Exercise task:
Reproduce each line exactly.

Material provided:
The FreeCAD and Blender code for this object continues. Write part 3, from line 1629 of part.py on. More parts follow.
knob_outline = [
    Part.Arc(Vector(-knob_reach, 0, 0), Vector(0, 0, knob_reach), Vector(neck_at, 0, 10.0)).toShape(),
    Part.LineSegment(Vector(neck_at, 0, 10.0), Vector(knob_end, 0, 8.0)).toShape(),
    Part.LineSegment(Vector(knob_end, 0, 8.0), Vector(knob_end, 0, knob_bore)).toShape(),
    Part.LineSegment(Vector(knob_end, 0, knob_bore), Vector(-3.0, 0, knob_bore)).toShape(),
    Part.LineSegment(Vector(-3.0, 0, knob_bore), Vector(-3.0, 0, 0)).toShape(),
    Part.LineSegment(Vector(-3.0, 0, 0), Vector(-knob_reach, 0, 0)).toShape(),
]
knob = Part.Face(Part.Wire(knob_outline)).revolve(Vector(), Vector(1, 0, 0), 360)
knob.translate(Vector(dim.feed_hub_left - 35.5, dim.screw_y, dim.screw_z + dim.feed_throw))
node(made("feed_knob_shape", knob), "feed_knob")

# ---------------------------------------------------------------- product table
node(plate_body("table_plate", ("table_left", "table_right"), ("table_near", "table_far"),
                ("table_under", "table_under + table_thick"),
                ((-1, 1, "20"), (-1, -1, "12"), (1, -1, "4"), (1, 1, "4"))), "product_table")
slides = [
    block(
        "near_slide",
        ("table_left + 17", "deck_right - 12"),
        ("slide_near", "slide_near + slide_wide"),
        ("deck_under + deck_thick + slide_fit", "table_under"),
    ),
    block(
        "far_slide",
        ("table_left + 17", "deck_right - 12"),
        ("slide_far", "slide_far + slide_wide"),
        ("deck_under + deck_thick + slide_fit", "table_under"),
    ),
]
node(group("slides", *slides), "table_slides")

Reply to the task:
The FreeCAD and Blender code for this object continues. Write part 3, from line 1629 of part.py on. More parts follow.
knob_outline = [
    Part.Arc(Vector(-knob_reach, 0, 0), Vector(0, 0, knob_reach), Vector(neck_at, 0, 10.0)).toShape(),
    Part.LineSegment(Vector(neck_at, 0, 10.0), Vector(knob_end, 0, 8.0)).toShape(),
    Part.LineSegment(Vector(knob_end, 0, 8.0), Vector(knob_end, 0, knob_bore)).toShape(),
    Part.LineSegment(Vector(knob_end, 0, knob_bore), Vector(-3.0, 0, knob_bore)).toShape(),
    Part.LineSegment(Vector(-3.0, 0, knob_bore), Vector(-3.0, 0, 0)).toShape(),
    Part.LineSegment(Vector(-3.0, 0, 0), Vector(-knob_reach, 0, 0)).toShape(),
]
knob = Part.Face(Part.Wire(knob_outline)).revolve(Vector(), Vector(1, 0, 0), 360)
knob.translate(Vector(dim.feed_hub_left - 35.5, dim.screw_y, dim.screw_z + dim.feed_throw))
node(made("feed_knob_shape", knob), "feed_knob")

# ---------------------------------------------------------------- product table
node(plate_body("table_plate", ("table_left", "table_right"), ("table_near", "table_far"),
                ("table_under", "table_under + table_thick"),
                ((-1, 1, "20"), (-1, -1, "12"), (1, -1, "4"), (1, 1, "4"))), "product_table")
slides = [
    block(
        "near_slide",
        ("table_left + 17", "deck_right - 12"),
        ("slide_near", "slide_near + slide_wide"),
        ("deck_under + deck_thick + slide_fit", "table_under"),
    ),
    block(
        "far_slide",
        ("table_left + 17", "deck_right - 12"),
        ("slide_far", "slide_far + slide_wide"),
        ("deck_under + deck_thick + slide_fit", "table_under"),
    ),
]
node(group("slides", *slides), "table_slides")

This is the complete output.